Teaching the Computer to Spot the Right Details

The heart of SfM is matching tiny visual details—“feature points”—across pairs of photos. On murals, this is treacherous: rows of nearly identical figures, faded pigments, and large blank patches can trick algorithms into linking the wrong points or finding too few matches. The new system tackles this with an “attention-guided” matching method inspired by modern deep-learning techniques. Instead of judging each feature in isolation, the algorithm looks at patterns of features together and learns which ones are likely to align across overlapping views. It also builds in an understanding of where overlap should occur: features far outside the shared region of two images are gently down-weighted, even if they look similar, while those in plausible overlapping zones are favored. This combination of visual context and spatial awareness sharply reduces false matches while keeping computation manageable for thousands of high-resolution images.

Rebuilding the Wall in 3D, One Edge at a Time

Even with better matches, SfM can still stumble if it guesses the wrong camera settings or tries to adjust too many viewpoints at once.

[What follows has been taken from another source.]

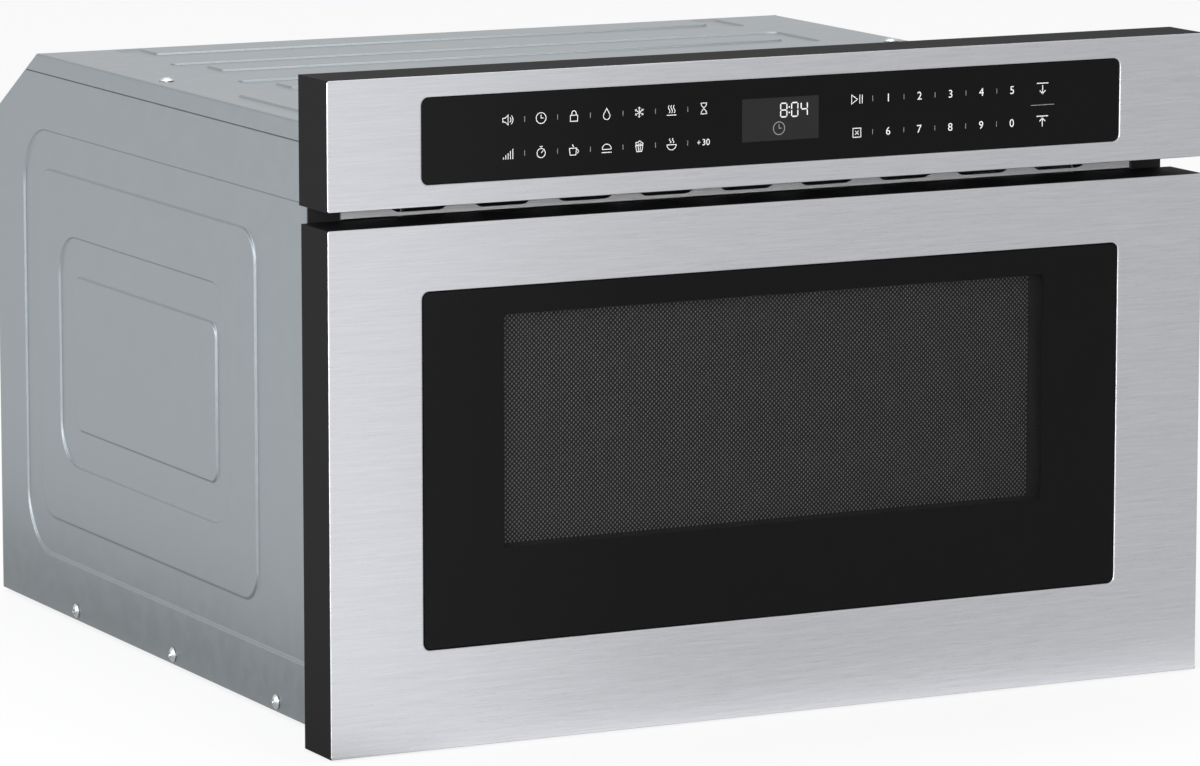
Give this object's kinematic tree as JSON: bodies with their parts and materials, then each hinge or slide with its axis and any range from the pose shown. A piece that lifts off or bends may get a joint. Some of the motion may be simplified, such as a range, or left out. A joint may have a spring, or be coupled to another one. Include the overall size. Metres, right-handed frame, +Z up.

Murals pose a particular problem because camera metadata are often missing or unreliable after processing, and the scene is almost planar, which can cause the recovered wall to “bow” in or out in the virtual model. The authors introduce two mural-specific fixes. First, they re-estimate camera focal length—not from file tags, but by testing candidate values and choosing those that yield coherent geometry, then sharing an averaged value across views captured with the same setup. Second, they replace global refinement with “edge-based bundle adjustment”: instead of constantly tweaking every camera, the system only fine-tunes cameras and 3D points at the growing boundary of the reconstruction, leaving well-constrained interior views alone. This focused optimization reduces drift, keeps the virtual wall flat, and cuts processing time.

Figure 2
Figure 2.

Putting the System to the Test in Real Caves

The researchers evaluated their system on nearly 1,800 images from nine caves at Mogao and on a large public dataset called MuralDH, where they simulated the way a camera would sweep across a mural. In direct comparisons with widely used open-source tools such as COLMAP, VisualSFM, OpenMVG, and MVE, the new pipeline reconstructed more mural sets successfully, produced lower geometric errors, and ran faster. Some caves that competing systems failed to reconstruct at all yielded clean point clouds and stable camera paths with the new method. When the resulting sparse 3D models were fed into commercial software for dense reconstruction, they produced clear, nearly distortion-free frontal images that conservators could actually use, something that previous automatic workflows could not reliably deliver.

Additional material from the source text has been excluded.